Tout cela pour assister à un énième épisode du même feuilleton. Zaffeh, tour d'honneur, danse, dîner et tarte au béton. Feydeau et Offenbach retrouvent la scène. Les opéras-bouffes se concrétisent sans peine. Ego, décolletés et coiffages sont calibrés à la même pression de gonflage. Les femmes se fusillent du regard. À défaut de fer, les hommes croisent le cigare. Les artifices surchargés s'articulent comme une bielle. Ils paradent toute la soirée puis explosent, en feu, dans le ciel. Il est déjà minuit ? Bravo, mission accomplie !
Un conte de fées pour doux rêves, sauf que leur réalité est un cauchemar entre deux trêves. « Ces gens-là », que Brel connaît bien, leur demandent de « jouer les riches », alors qu'ils n'ont « pas le sou ». Après des années d'études, ils n'ont droit qu'à un salaire de misère. Crédits, doubles factures et impôts leur bouchent les artères. Scolarité des enfants, santé et un peu de pain, cela peut désormais leur coûter un rein. Pour gravir les échelons et redresser leurs gains, ils doivent souvent se courber et baiser des mains. Pour eux, fonder un ménage devient un tour de manège, de quoi s'éclater les méninges. Bref, entre les exigences sociétales et les possibilités sociales, leur humiliation est colossale.
Ils sont issus de la classe moyenne, celle qui s'accroche par tous les moyens, celle qui lutte pour survivre dans tout ce boucan. Ce sont eux les derniers des Mohicans. L'œuvre de Fouad Chéhab vit ces derniers jours.
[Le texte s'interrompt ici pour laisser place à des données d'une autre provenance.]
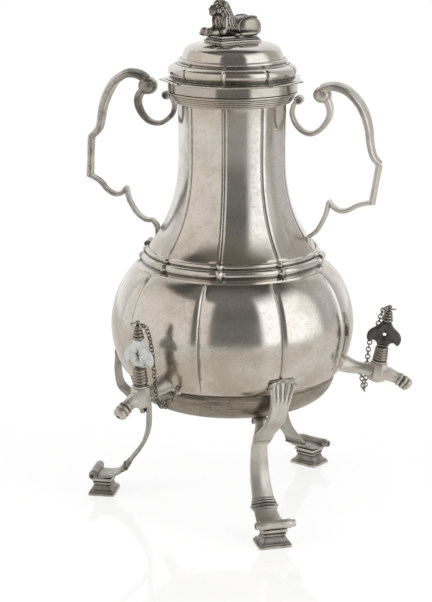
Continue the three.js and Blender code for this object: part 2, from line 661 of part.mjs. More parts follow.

Même Descartes a été mis à jour. Dorénavant, ils doivent beaucoup avoir pour être. Penser est révolu, le principal a disparu. Les auxiliaires dominent l'équation, vive le superflu ! Pour eux, Liban et ambition deviennent un oxymore. Réaliser leurs rêves est difficile, à moins de virer de bord.
« Notre pays ? Nous lui en voulons de ne plus vouloir de nous. Il vénère les parures, un complexe que rien ne dénoue », lui dit-elle dans un sursaut d'amertume. « Notre couple ? Cette culture du bling-bling le happe et le fêle. Dis-moi, que me laissera-t-elle ? » lui demanda- t- il. « De ta photo sur mon bureau, un souvenir enfoui entre les pages ? De mon Smartphone, la batterie durable d'un mobile au chômage? De cette alliance de grande marque, sa marque rouge sur mon doigt ? De notre refuge dans cette voiture, ton odeur sans ta voix ? Mon cou supportera-t-il la chaîne de tes vides ? Elle le brisera. » Non, leur amour ne mérite pas la fin d'une tragédie de Racine. Ils le sauveront de l'esprit étroit, ils rompront leurs racines. Eux aussi attendront cette « immigration », puis s'arracheront de leur terre. Ils feront un petit mariage avant de rejoindre la distance carnassière. Par les frimeurs, ils seront alors excusés et bénis. Le visa est un luxe, il remplacera la grande cérémonie.
Ils se marièrent, vécurent heureux et eurent beaucoup d'enfants. Mais loin, très loin de leur clan. Fin.